Date: Sat, 26 Apr 2008 20:56:35 -0400 (EDT) From: [email protected] To: "WRIT.005.17.18-WI08":;, [email protected]
Subject: WRIT.005.17.18-WI08: Possible lawsuit
Dear former class members of Science, Technology and Society: I tried to send an email through my server but got undelivered messages. I regret to inform you that I am pursuing a lawsuit in which I am accusing some of you (whom shall go unmentioned in this email) of violating Title VII of anti-federal [SIC] discrimination laws. The feeling that I am getting from the outside world is that Dartmouth is considered a bigoted place, so this may not be news and I may be successful in this lawsuit. I am also writing a book detailing my experiences as your instructor, which will "name names" so to speak. I have all of your evaluations and these will be reproduced in the book.
Have a nice day.
It is not clear exactly what sort of "harassment" poor Priya Venkatesan Ph.D. (as she generally signed herself) was subject to. I don't imagine that student evaluations such as this did much to help matters:
Aside from the fact that I learnt nothing of value in this class besides the repeated use of the word "postmodernism" in all contexts (whether appropriate or not) and the fact that Professor Venkatesan is the most confusing/nonsensical lecturer ever, the main problem with this class is the personal attacks launched in class. Almost every member of the class was personally attacked in some form in the class by either intimidation or ignoring your questions/comments/concerns. If you decide to take this class, prepare to NOT be allowed to express your own opinions in class because you have "yet to obtain your Ph.D/masters/bachelors degree". We were forced to write an in-class essay on "respect" (and how we lacked it) because we expressed our views on controversial topics and some did not agree with the views of "established scholars" who have their degrees.
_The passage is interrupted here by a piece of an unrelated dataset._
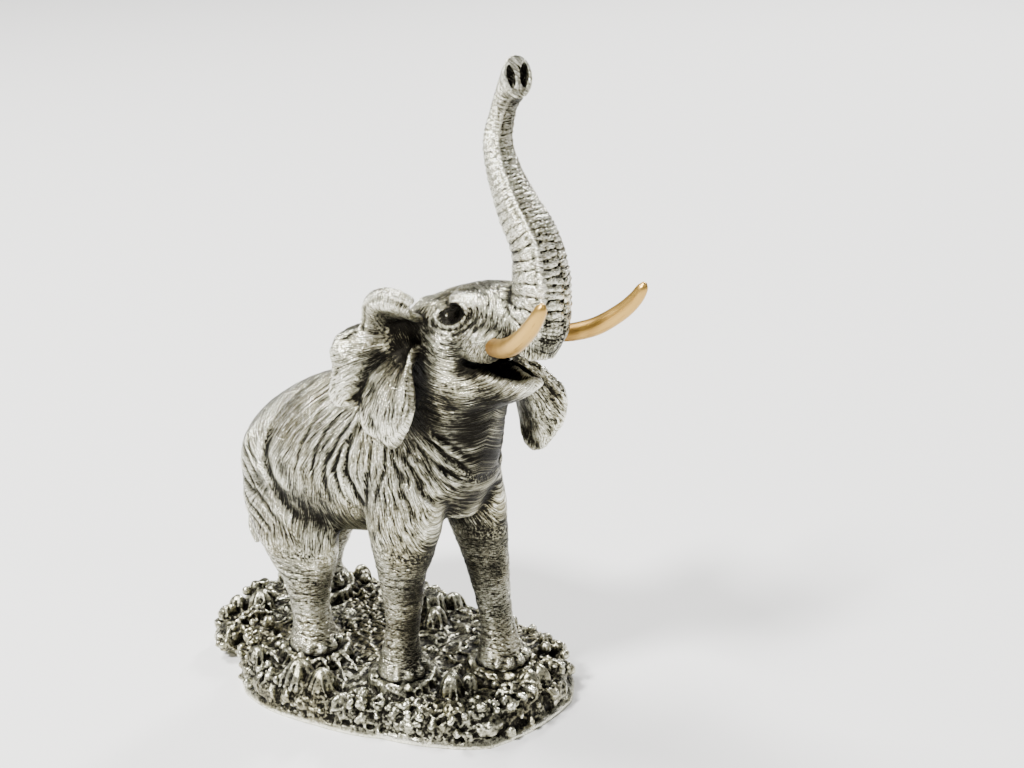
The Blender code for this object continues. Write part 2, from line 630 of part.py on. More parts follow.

If you wonder what Dr. Venkatesan's "scholarly" work is like, Dartlog conveniently links to a sample. Here's an excerpt:
In many ways, social constructivism has been reframed as postmodernism, since both movements question the scientific realm's theory of truth -- that is, that scientific facts mirror an external reality which does indeed exist. However, this reframing is unnecessary, since clear distinctions exist between social constructivism and postmodernism. Through my experience in the laboratory, I have found that postmodernism offers a constructive critique of science in ways that social constructivism cannot, due to postmodernism's emphasis on openly addressing the presupposed moral aims of science. In other words, I find that while an individual ethic of motivation exists, and indeed guides the conduct of laboratory routine, I have also observed that a moral framework -- one in which the social implications of science and technology are addressed -- is clearly absent in scientific settings. Yet I believe such a framework is necessary. Postmodernism maintains that it is within the rhetorical apparatus of science -- how scientists talk about their work
I used to think higher education could be reformed--you know, a few tweaks here and there, hire some good teachers, insist on a back-to-basics program and, presto, American higher education would once again be an ally instead of an enemy of civilization. The story of Priya Venkatesan reminds me of how utopian that belief was. Unlike so many other academic mountebanks, however, Prof. Venkatesan has at least provided some entertainment along with her absurdity.
Update: Ivygateblog has rounded up more student evaluations. There is a lot to be said against the institution of student evaluations, but Prof. Venkatesan clearly deserves all the evaluations that can be mustered:
* Worst teacher I have ever had - Written by a 2011
* Interesting - Written by a 2011
* WORST PROFESSOR EVER DO NOT TAKE THIS CLASS - Written by a 2011
* save yourself now - Written by a 2011
* a tad ridiculous - Written by a 2011
* Interesting Material but Prof. is hard to follow - Written by a 2011
* Terrible class, terrible prof - Written by a 2011
* Interesting Material, Bad Prof. - Written by a 2011
* If she teaches here... - Written by a 2011
* WORST CLASS EVER - Written by a 2011
* interesting topic, boring prof - Written by a 2011
* Do NOT take this course - Written by a 2011
* HORRIBLE - Written by a 2011
* insecurity, ego, and more - Written by a 2011
Excerpts from the above evals:
Professor Venkatesan refuses to answer questions, does not respond to questions, and lectures by reading off her notes in front of her. She did not make me a better writer, she did not explain the concepts well, but she did manage to make my life a living hell.
She offered no help in class or in office hours for papers. When handed a hard copy she read the paper, said it was great, but then gave terrible grades to many students. Later on she began refusing to grade papers and gave the reason that judging by our peer editing abilities we didn't need her help on papers. She missed/cancelled 5 or 6 classes and as a result the syllabus was squished into 3 weeks and she changed the final project about 4 times. A TERRIBLE CLASS.